#### WHAT IS BEING ASKED:
Can you quote the records below in full, word for word?

#### GIVEN RECORDS:
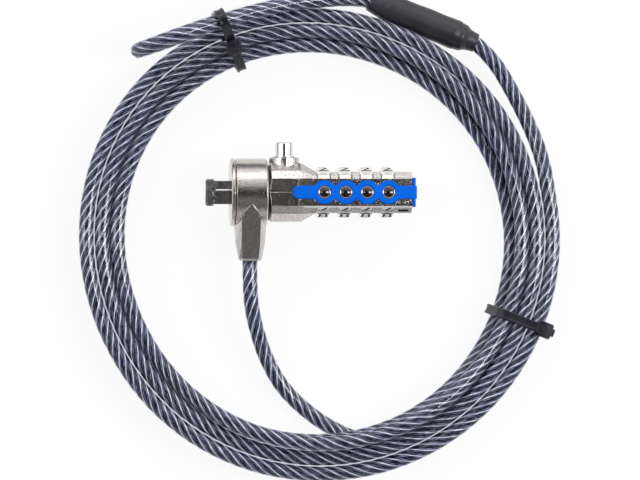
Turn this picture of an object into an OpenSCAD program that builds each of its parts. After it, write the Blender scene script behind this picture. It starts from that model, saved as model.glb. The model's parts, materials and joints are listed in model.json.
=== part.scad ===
// Laptop cable lock: a four-dial combination head with an expanding hook, on a plastic-coated steel cable.
// Millimetres. The barrel lies along X with its nose face at x = 0 and the hook at negative x. +Z is up.

/* [Hook] */
// Height of the slot that the hook fits
slot_h = 7; // [6.6:0.1:7.4]
// How far the hook heads stand past the slot when the hook is spread
hook_spread = 0.94; // [0.6:0.02:1.1]
// How far the hook reaches out of the nose face
hook_out = 7.3; // [6:0.1:9]
// Thickness of the hook's heads along X
hook_head_t = 2.4; // [1.6:0.1:2.8]
// Thickness of both hook blades together
hook_t = 2.6; // [2.2:0.1:2.7]
// Distance of the hook's pivot pin behind the nose face
pivot_x = 5.5; // [5:0.1:6]
// Diameter of the pivot pin
pivot_d = 1.6; // [1.2:0.1:2]
// Angle by which each hook blade closes when the button is pressed
hook_close = 3.4; // [2.5:0.1:3.6]

/* [Nose and swivel ring] */
// Diameter of the nose plate and of the swivel ring
nose_d = 20; // [19:0.1:22]
// Thickness of the nose plate
nose_t = 1; // [0.8:0.1:1.6]
// Length of the swivel ring along the barrel
ring_w = 9.5; // [9:0.1:10.5]
// Outside diameter of the core tube that the ring turns on
core_d = 11; // [10.6:0.1:11.6]
// Thickness of the thrust washer behind the ring
washer_t = 0.35; // [0.25:0.05:0.6]

/* [Boot] */
// Distance of the boot's lower end from the barrel axis
boot_reach = 20.1; // [18:0.1:24]
// Width of the boot's lower end along X
boot_end_w = 6; // [5.8:0.1:7]
// Depth of the boot's lower end along Z
boot_end_t = 6.8; // [6.4:0.1:8]
// Width of the boot where it leaves the ring
boot_top_w = 9.3; // [8.6:0.1:9.4]
// Depth of the boot where it leaves the ring
boot_top_t = 18.8; // [16:0.1:19]

/* [Barrel] */
// Length of the barrel behind the middle of the last dial
barrel_tail = 7.06; // [7:0.02:11]
// Height of the flared front along Y
flare_h = 17.2; // [16.8:0.1:18]
// Length of the flared front before it slopes down
flare_len = 9.3; // [9:0.1:9.6]
// Length of the slope from the flare to the slim part
ramp_len = 4.4; // [3.5:0.1:5]
// Height of the slim part along Y
slim_h = 12.06; // [11.6:0.1:12.6]
// Depth of the barrel over its front and back panels
barrel_depth = 16.6; // [16.4:0.1:18]
// Height of the raised panel along Y
panel_h = 8; // [7.4:0.1:8.4]

/* [Dials] */
// Diameter of each dial
dial_d = 14.6; // [14.2:0.1:14.8]
// Width of each dial
dial_w = 3.8; // [3.2:0.1:4]
// Distance from one dial to the next
dial_pitch = 6.28; // [6.1:0.02:6.5]
// Distance of the first dial behind the nose face
dial_first = 27.15; // [27:0.05:27.6]
// Diameter of the code sleeve inside each dial
sleeve_d = 8.8; // [8.2:0.1:9.2]
// Digits on each dial
digits = 10; // [8:1:12]

/* [Button] */
// Distance of the button behind the nose face
button_x = 15.85; // [15.6:0.05:16.2]
// Diameter of the button
button_d = 5.15; // [4.6:0.05:5.4]
// Distance of the button's top from the barrel axis
button_top = 14.8; // [13.6:0.1:16]
// How far the button travels
button_travel = 1.8; // [1.2:0.1:1.9]
// Diameter of the boss round the button
boss_d = 8.9; // [8.4:0.1:9.1]
// Distance of the boss's top from the barrel axis
boss_top = 10.35; // [10:0.05:11.5]

/* [Spindle] */
// Diameter of the spindle
spindle_d = 3; // [2.6:0.1:3.2]
// Wire diameter of the return spring
spring_wire = 0.4; // [0.3:0.05:0.45]
// Turns of the return spring
spring_turns = 2.5; // [2:0.5:3]

/* [Trim] */
// Height of the trim strip
trim_h = 3.8; // [3:0.1:4.4]
// How far the trim stands out of the panel
trim_proud = 0.35; // [0.2:0.05:0.6]
// Outside diameter of the trim's rings
trim_ring_d = 7; // [6.4:0.1:7.4]
// Diameter of the hole in each ring
trim_hole_d = 3.85; // [3.2:0.05:4.4]
// Thickness of the trim's end plate
end_plate_t = 0.9; // [0.6:0.1:1.4]

/* [Cable] */
// Diameter of the cable over its coating
cable_d = 4.5; // [4:0.1:4.6]
// Distance from one lane of the coil to the next
lane_pitch = 5.05; // [5.05:0.05:5.3]
// Height from one layer of the coil to the next
layer_pitch = 5; // [5:0.05:5.4]
// Radius of the outermost lane where the cable leaves the coil
coil_r = 69.6; // [69:0.1:71]

/* [Cable ends] */
// Length of the shrink sleeve over the crimped ferrule
sleeve_len = 34; // [30:0.5:38]
// Width of the shrink sleeve
sleeve_w = 8.8; // [8.4:0.1:9]
// Length of the crimped ferrule
ferrule_len = 18; // [14:0.5:20]

/* [Cable ties] */
// Width of a tie's strap
strap_w = 2.8; // [2.2:0.1:3.6]
// Thickness of a tie's strap
strap_t = 1; // [0.8:0.05:1.1]

/* [Hidden] */
$fn = 64;

// Colours.
c_metal = "#c9c5bf";
c_steel = "#5c5f66";
c_chrome = "#dcdfe3";
c_blue = "#0a6ce8";
c_dark = "#26282c";
c_cable = "#3a3f55";
c_black = "#1b1b1f";

// Clearances.
running_gap = 0.06;   // radial room of a pin or shaft that turns in a bore
slide_gap = 0.1;      // room beside a piece that slides
seat_gap = 0.1;       // room round a piece seated in a pocket
dial_gap = 0.3;       // room round a dial in its window
strand_gap = 0.3;     // room between a tie and the strands that it holds
eps = 0.01;

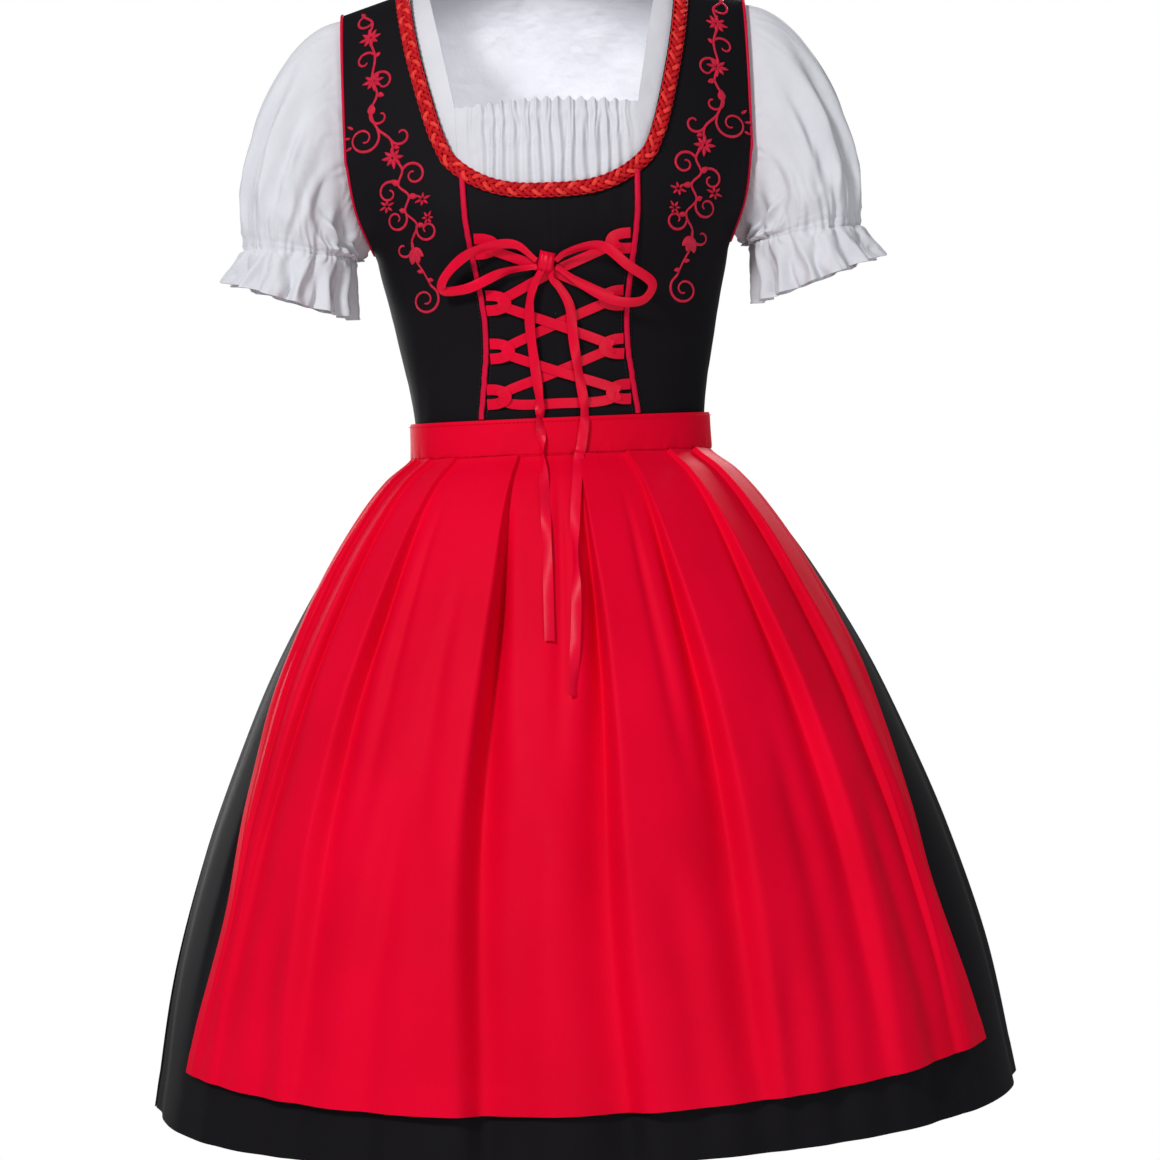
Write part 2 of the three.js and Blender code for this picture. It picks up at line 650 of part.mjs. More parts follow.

#### OUTPUT FOR THIS EXERCISE:
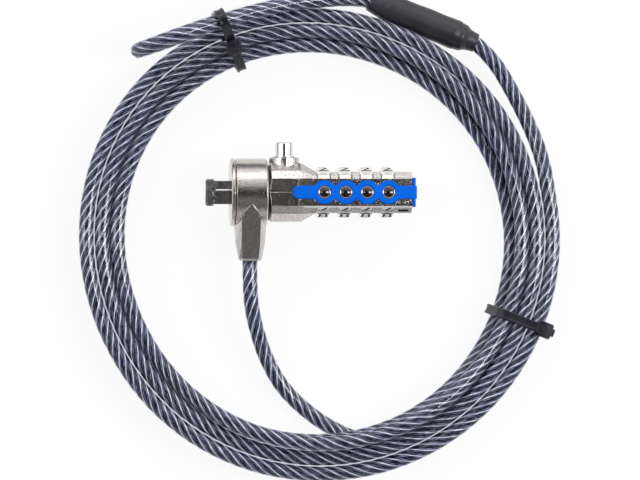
Turn this picture of an object into an OpenSCAD program that builds each of its parts. After it, write the Blender scene script behind this picture. It starts from that model, saved as model.glb. The model's parts, materials and joints are listed in model.json.
=== part.scad ===
// Laptop cable lock: a four-dial combination head with an expanding hook, on a plastic-coated steel cable.
// Millimetres. The barrel lies along X with its nose face at x = 0 and the hook at negative x. +Z is up.

/* [Hook] */
// Height of the slot that the hook fits
slot_h = 7; // [6.6:0.1:7.4]
// How far the hook heads stand past the slot when the hook is spread
hook_spread = 0.94; // [0.6:0.02:1.1]
// How far the hook reaches out of the nose face
hook_out = 7.3; // [6:0.1:9]
// Thickness of the hook's heads along X
hook_head_t = 2.4; // [1.6:0.1:2.8]
// Thickness of both hook blades together
hook_t = 2.6; // [2.2:0.1:2.7]
// Distance of the hook's pivot pin behind the nose face
pivot_x = 5.5; // [5:0.1:6]
// Diameter of the pivot pin
pivot_d = 1.6; // [1.2:0.1:2]
// Angle by which each hook blade closes when the button is pressed
hook_close = 3.4; // [2.5:0.1:3.6]

/* [Nose and swivel ring] */
// Diameter of the nose plate and of the swivel ring
nose_d = 20; // [19:0.1:22]
// Thickness of the nose plate
nose_t = 1; // [0.8:0.1:1.6]
// Length of the swivel ring along the barrel
ring_w = 9.5; // [9:0.1:10.5]
// Outside diameter of the core tube that the ring turns on
core_d = 11; // [10.6:0.1:11.6]
// Thickness of the thrust washer behind the ring
washer_t = 0.35; // [0.25:0.05:0.6]

/* [Boot] */
// Distance of the boot's lower end from the barrel axis
boot_reach = 20.1; // [18:0.1:24]
// Width of the boot's lower end along X
boot_end_w = 6; // [5.8:0.1:7]
// Depth of the boot's lower end along Z
boot_end_t = 6.8; // [6.4:0.1:8]
// Width of the boot where it leaves the ring
boot_top_w = 9.3; // [8.6:0.1:9.4]
// Depth of the boot where it leaves the ring
boot_top_t = 18.8; // [16:0.1:19]

/* [Barrel] */
// Length of the barrel behind the middle of the last dial
barrel_tail = 7.06; // [7:0.02:11]
// Height of the flared front along Y
flare_h = 17.2; // [16.8:0.1:18]
// Length of the flared front before it slopes down
flare_len = 9.3; // [9:0.1:9.6]
// Length of the slope from the flare to the slim part
ramp_len = 4.4; // [3.5:0.1:5]
// Height of the slim part along Y
slim_h = 12.06; // [11.6:0.1:12.6]
// Depth of the barrel over its front and back panels
barrel_depth = 16.6; // [16.4:0.1:18]
// Height of the raised panel along Y
panel_h = 8; // [7.4:0.1:8.4]

/* [Dials] */
// Diameter of each dial
dial_d = 14.6; // [14.2:0.1:14.8]
// Width of each dial
dial_w = 3.8; // [3.2:0.1:4]
// Distance from one dial to the next
dial_pitch = 6.28; // [6.1:0.02:6.5]
// Distance of the first dial behind the nose face
dial_first = 27.15; // [27:0.05:27.6]
// Diameter of the code sleeve inside each dial
sleeve_d = 8.8; // [8.2:0.1:9.2]
// Digits on each dial
digits = 10; // [8:1:12]

/* [Button] */
// Distance of the button behind the nose face
button_x = 15.85; // [15.6:0.05:16.2]
// Diameter of the button
button_d = 5.15; // [4.6:0.05:5.4]
// Distance of the button's top from the barrel axis
button_top = 14.8; // [13.6:0.1:16]
// How far the button travels
button_travel = 1.8; // [1.2:0.1:1.9]
// Diameter of the boss round the button
boss_d = 8.9; // [8.4:0.1:9.1]
// Distance of the boss's top from the barrel axis
boss_top = 10.35; // [10:0.05:11.5]

/* [Spindle] */
// Diameter of the spindle
spindle_d = 3; // [2.6:0.1:3.2]
// Wire diameter of the return spring
spring_wire = 0.4; // [0.3:0.05:0.45]
// Turns of the return spring
spring_turns = 2.5; // [2:0.5:3]

/* [Trim] */
// Height of the trim strip
trim_h = 3.8; // [3:0.1:4.4]
// How far the trim stands out of the panel
trim_proud = 0.35; // [0.2:0.05:0.6]
// Outside diameter of the trim's rings
trim_ring_d = 7; // [6.4:0.1:7.4]
// Diameter of the hole in each ring
trim_hole_d = 3.85; // [3.2:0.05:4.4]
// Thickness of the trim's end plate
end_plate_t = 0.9; // [0.6:0.1:1.4]

/* [Cable] */
// Diameter of the cable over its coating
cable_d = 4.5; // [4:0.1:4.6]
// Distance from one lane of the coil to the next
lane_pitch = 5.05; // [5.05:0.05:5.3]
// Height from one layer of the coil to the next
layer_pitch = 5; // [5:0.05:5.4]
// Radius of the outermost lane where the cable leaves the coil
coil_r = 69.6; // [69:0.1:71]

/* [Cable ends] */
// Length of the shrink sleeve over the crimped ferrule
sleeve_len = 34; // [30:0.5:38]
// Width of the shrink sleeve
sleeve_w = 8.8; // [8.4:0.1:9]
// Length of the crimped ferrule
ferrule_len = 18; // [14:0.5:20]

/* [Cable ties] */
// Width of a tie's strap
strap_w = 2.8; // [2.2:0.1:3.6]
// Thickness of a tie's strap
strap_t = 1; // [0.8:0.05:1.1]

/* [Hidden] */
$fn = 64;

// Colours.
c_metal = "#c9c5bf";
c_steel = "#5c5f66";
c_chrome = "#dcdfe3";
c_blue = "#0a6ce8";
c_dark = "#26282c";
c_cable = "#3a3f55";
c_black = "#1b1b1f";

// Clearances.
running_gap = 0.06;   // radial room of a pin or shaft that turns in a bore
slide_gap = 0.1;      // room beside a piece that slides
seat_gap = 0.1;       // room round a piece seated in a pocket
dial_gap = 0.3;       // room round a dial in its window
strand_gap = 0.3;     // room between a tie and the strands that it holds
eps = 0.01;

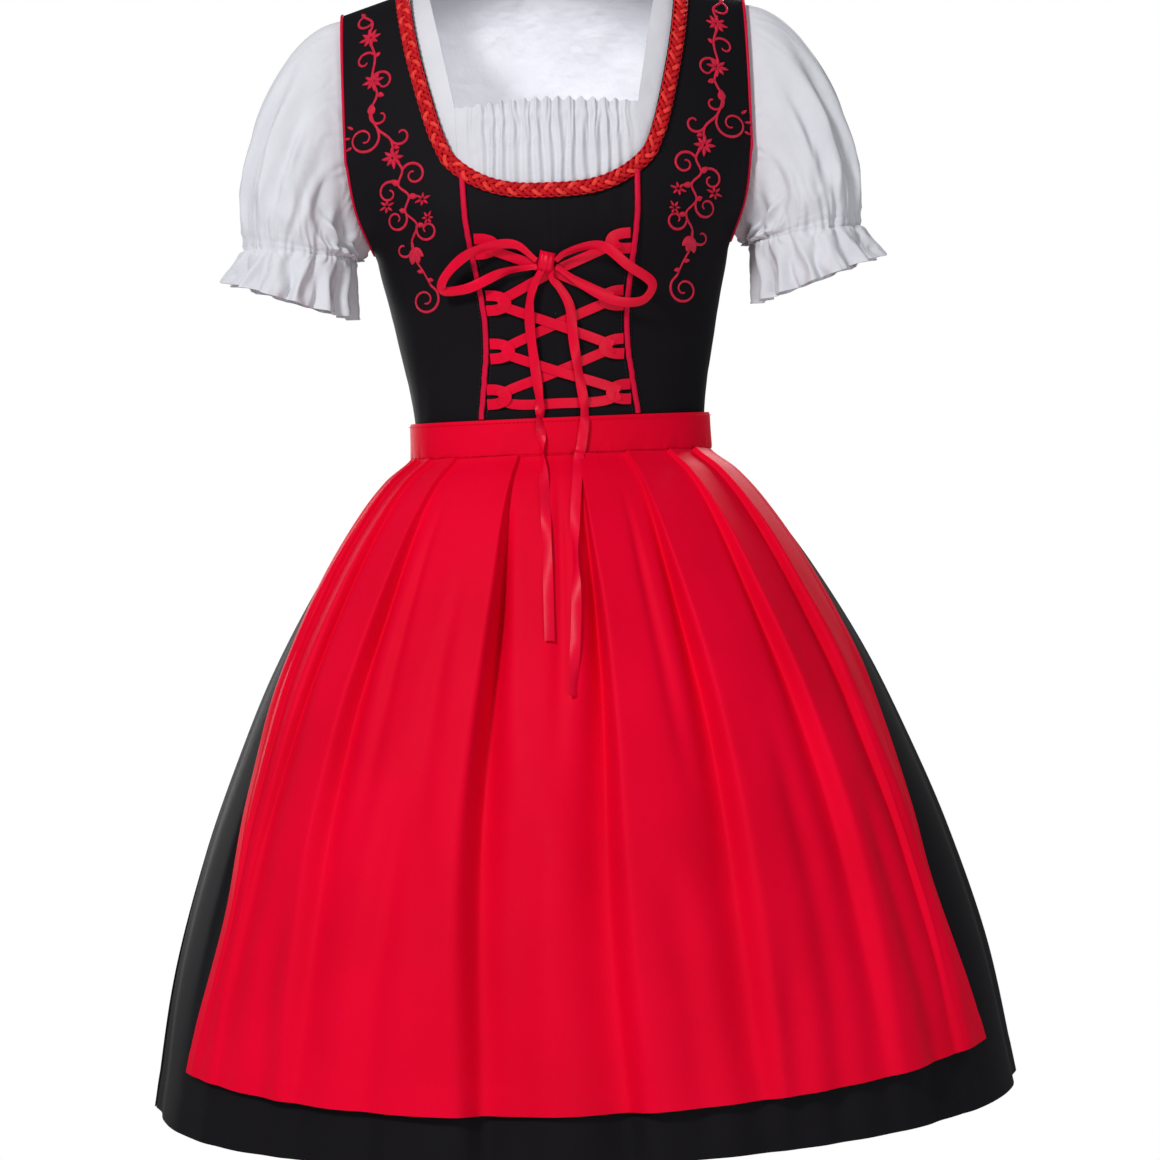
Write part 2 of the three.js and Blender code for this picture. It picks up at line 650 of part.mjs. More parts follow.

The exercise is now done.